▸ PROBLEM REQUIREMENTS:
Output a verbatim copy of the data, cut off after the line that contains "bent steel hook that screws into the boss.".

▸ GIVEN ENTRIES:
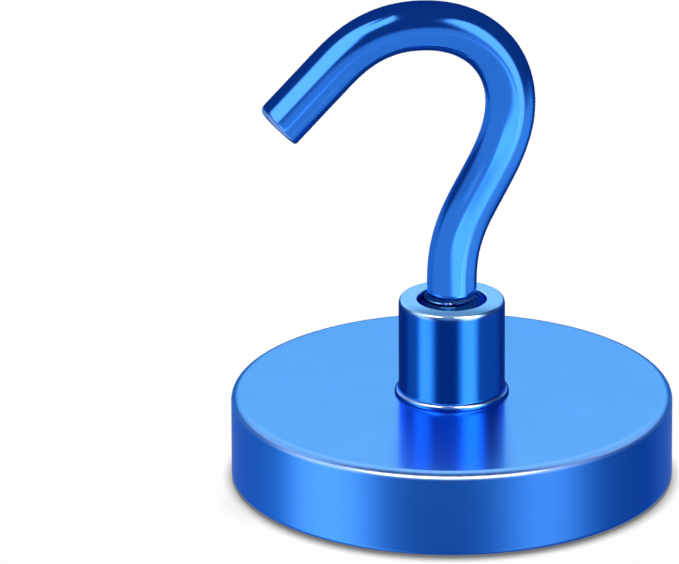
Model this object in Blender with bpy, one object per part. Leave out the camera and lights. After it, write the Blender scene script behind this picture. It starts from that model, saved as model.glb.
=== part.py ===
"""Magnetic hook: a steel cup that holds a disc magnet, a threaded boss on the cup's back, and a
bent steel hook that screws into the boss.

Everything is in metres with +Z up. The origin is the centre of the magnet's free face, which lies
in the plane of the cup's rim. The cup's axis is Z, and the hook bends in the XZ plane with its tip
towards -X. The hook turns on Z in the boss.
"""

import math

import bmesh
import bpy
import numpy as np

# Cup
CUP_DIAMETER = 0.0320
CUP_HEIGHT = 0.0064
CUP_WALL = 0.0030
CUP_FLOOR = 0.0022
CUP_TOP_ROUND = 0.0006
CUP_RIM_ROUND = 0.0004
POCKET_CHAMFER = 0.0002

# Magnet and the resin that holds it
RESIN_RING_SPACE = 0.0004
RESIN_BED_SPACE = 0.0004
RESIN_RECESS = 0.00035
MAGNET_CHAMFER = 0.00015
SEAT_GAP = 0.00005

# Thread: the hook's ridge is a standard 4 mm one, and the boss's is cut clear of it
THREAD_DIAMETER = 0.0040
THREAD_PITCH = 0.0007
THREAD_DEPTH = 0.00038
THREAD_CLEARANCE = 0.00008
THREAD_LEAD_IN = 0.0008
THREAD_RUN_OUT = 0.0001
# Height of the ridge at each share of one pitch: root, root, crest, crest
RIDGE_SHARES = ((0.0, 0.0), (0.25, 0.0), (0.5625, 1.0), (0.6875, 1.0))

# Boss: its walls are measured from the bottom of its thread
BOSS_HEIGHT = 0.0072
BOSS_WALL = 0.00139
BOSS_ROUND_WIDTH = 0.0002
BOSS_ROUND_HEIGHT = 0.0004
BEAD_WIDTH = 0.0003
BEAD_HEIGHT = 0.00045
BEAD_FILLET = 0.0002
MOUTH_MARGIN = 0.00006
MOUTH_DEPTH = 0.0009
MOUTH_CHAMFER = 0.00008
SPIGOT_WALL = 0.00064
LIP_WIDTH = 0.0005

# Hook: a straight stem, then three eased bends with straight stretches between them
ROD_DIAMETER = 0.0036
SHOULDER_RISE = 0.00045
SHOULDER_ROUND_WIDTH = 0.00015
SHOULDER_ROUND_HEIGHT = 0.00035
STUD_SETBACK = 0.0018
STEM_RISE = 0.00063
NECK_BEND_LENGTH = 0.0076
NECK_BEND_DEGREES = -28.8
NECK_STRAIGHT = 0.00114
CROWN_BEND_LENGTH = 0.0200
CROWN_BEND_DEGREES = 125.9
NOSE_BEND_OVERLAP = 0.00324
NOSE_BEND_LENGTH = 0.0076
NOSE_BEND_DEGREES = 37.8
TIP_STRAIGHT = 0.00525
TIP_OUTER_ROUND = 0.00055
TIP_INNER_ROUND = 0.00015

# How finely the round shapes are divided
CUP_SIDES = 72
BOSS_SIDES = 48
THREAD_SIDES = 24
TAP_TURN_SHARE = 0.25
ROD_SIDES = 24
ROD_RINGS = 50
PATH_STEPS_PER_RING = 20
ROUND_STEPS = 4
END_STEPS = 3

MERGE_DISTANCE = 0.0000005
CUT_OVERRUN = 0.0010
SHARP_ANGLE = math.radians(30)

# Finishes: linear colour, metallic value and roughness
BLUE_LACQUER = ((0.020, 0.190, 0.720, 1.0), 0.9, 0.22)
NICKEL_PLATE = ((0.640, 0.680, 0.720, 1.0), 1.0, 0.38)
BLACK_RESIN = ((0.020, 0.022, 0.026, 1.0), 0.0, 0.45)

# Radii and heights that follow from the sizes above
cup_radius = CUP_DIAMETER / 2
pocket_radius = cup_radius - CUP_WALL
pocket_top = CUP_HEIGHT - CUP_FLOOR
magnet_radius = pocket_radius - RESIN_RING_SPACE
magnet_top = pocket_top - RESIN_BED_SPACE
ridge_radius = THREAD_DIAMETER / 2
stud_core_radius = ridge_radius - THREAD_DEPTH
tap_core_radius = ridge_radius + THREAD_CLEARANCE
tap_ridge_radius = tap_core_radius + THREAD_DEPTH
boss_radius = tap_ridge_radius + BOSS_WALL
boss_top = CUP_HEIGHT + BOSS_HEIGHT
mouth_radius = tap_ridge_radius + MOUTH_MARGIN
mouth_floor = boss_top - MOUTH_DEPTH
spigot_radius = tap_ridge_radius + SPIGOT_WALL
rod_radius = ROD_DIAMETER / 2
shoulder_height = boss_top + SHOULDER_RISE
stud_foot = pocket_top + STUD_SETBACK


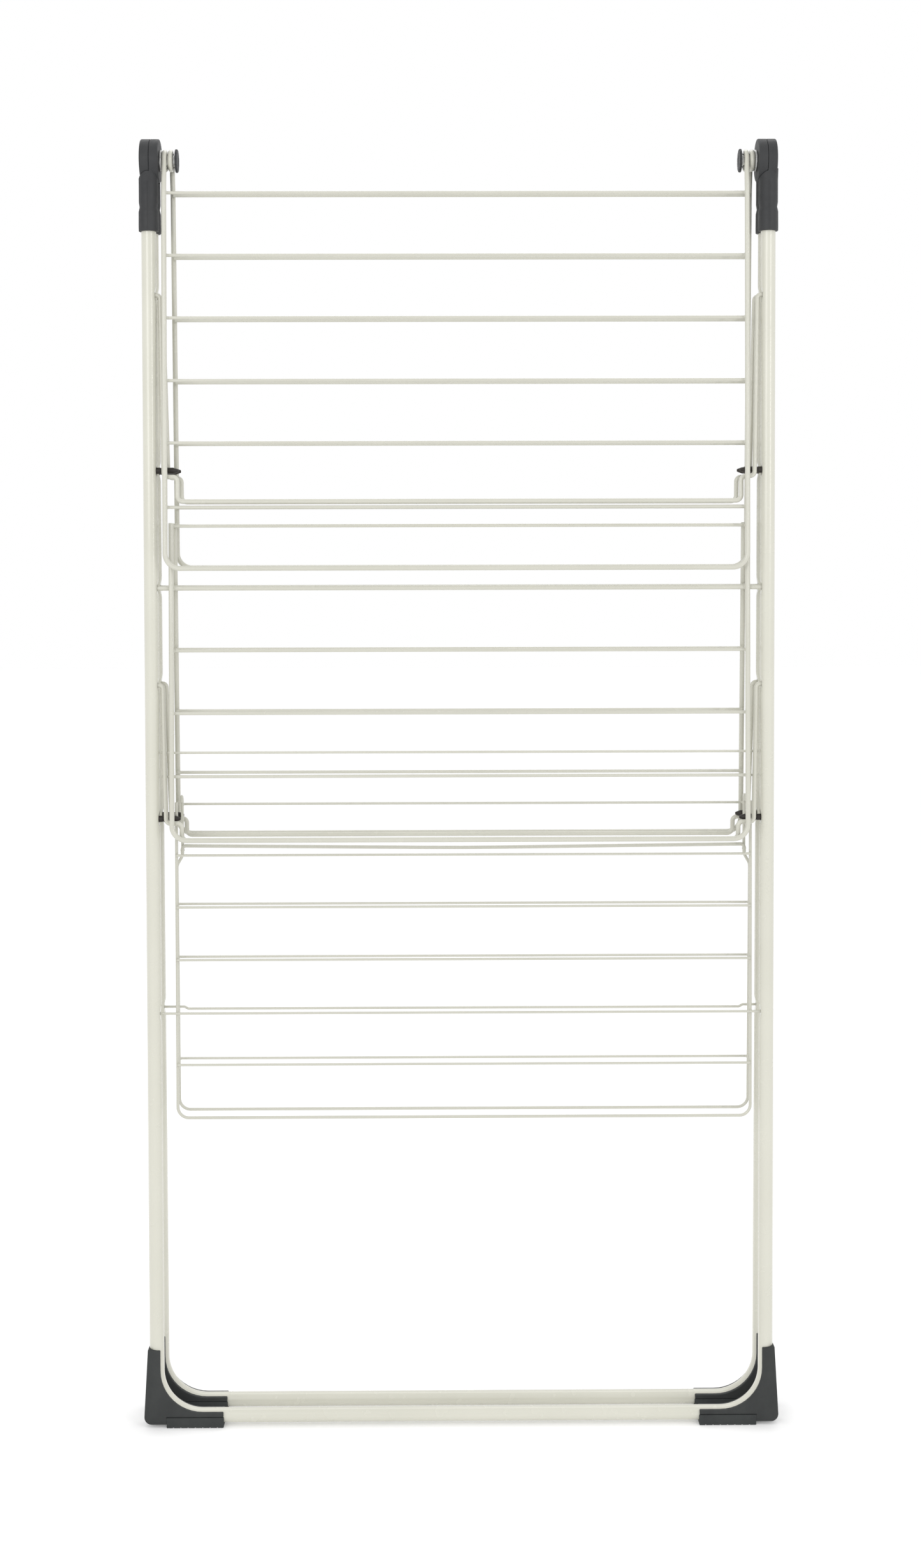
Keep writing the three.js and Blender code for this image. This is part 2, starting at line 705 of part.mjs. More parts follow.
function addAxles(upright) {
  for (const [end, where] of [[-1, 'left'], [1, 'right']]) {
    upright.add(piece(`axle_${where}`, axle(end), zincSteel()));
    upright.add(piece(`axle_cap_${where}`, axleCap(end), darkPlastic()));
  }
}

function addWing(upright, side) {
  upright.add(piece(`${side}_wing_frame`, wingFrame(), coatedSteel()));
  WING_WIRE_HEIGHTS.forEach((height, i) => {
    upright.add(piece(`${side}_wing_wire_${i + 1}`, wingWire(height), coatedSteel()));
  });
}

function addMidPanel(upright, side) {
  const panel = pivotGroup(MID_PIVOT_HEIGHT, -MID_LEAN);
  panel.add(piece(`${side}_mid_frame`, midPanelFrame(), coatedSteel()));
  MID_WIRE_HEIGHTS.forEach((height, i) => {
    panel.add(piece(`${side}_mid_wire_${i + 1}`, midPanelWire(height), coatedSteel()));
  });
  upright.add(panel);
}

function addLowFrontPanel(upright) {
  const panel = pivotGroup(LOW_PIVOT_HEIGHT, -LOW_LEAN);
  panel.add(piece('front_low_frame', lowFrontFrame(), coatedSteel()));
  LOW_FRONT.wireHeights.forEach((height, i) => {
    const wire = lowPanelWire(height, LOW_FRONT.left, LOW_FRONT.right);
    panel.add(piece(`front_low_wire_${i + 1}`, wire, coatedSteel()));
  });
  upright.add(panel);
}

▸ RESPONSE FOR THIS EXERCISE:
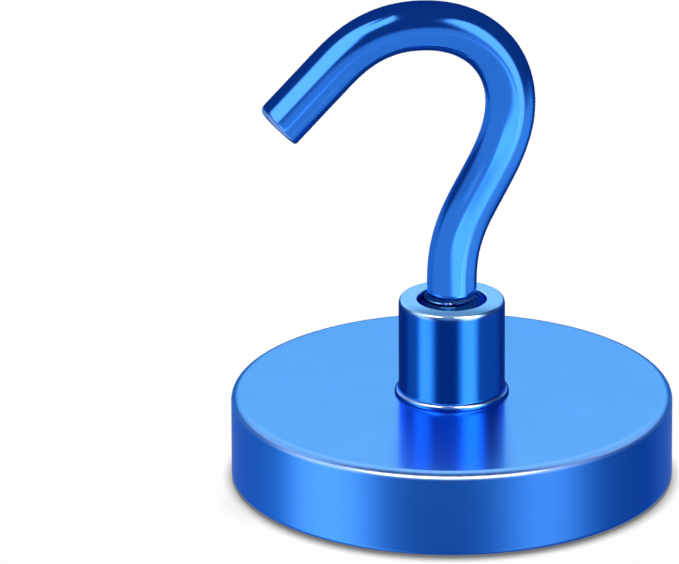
Model this object in Blender with bpy, one object per part. Leave out the camera and lights. After it, write the Blender scene script behind this picture. It starts from that model, saved as model.glb.
=== part.py ===
"""Magnetic hook: a steel cup that holds a disc magnet, a threaded boss on the cup's back, and a
bent steel hook that screws into the boss.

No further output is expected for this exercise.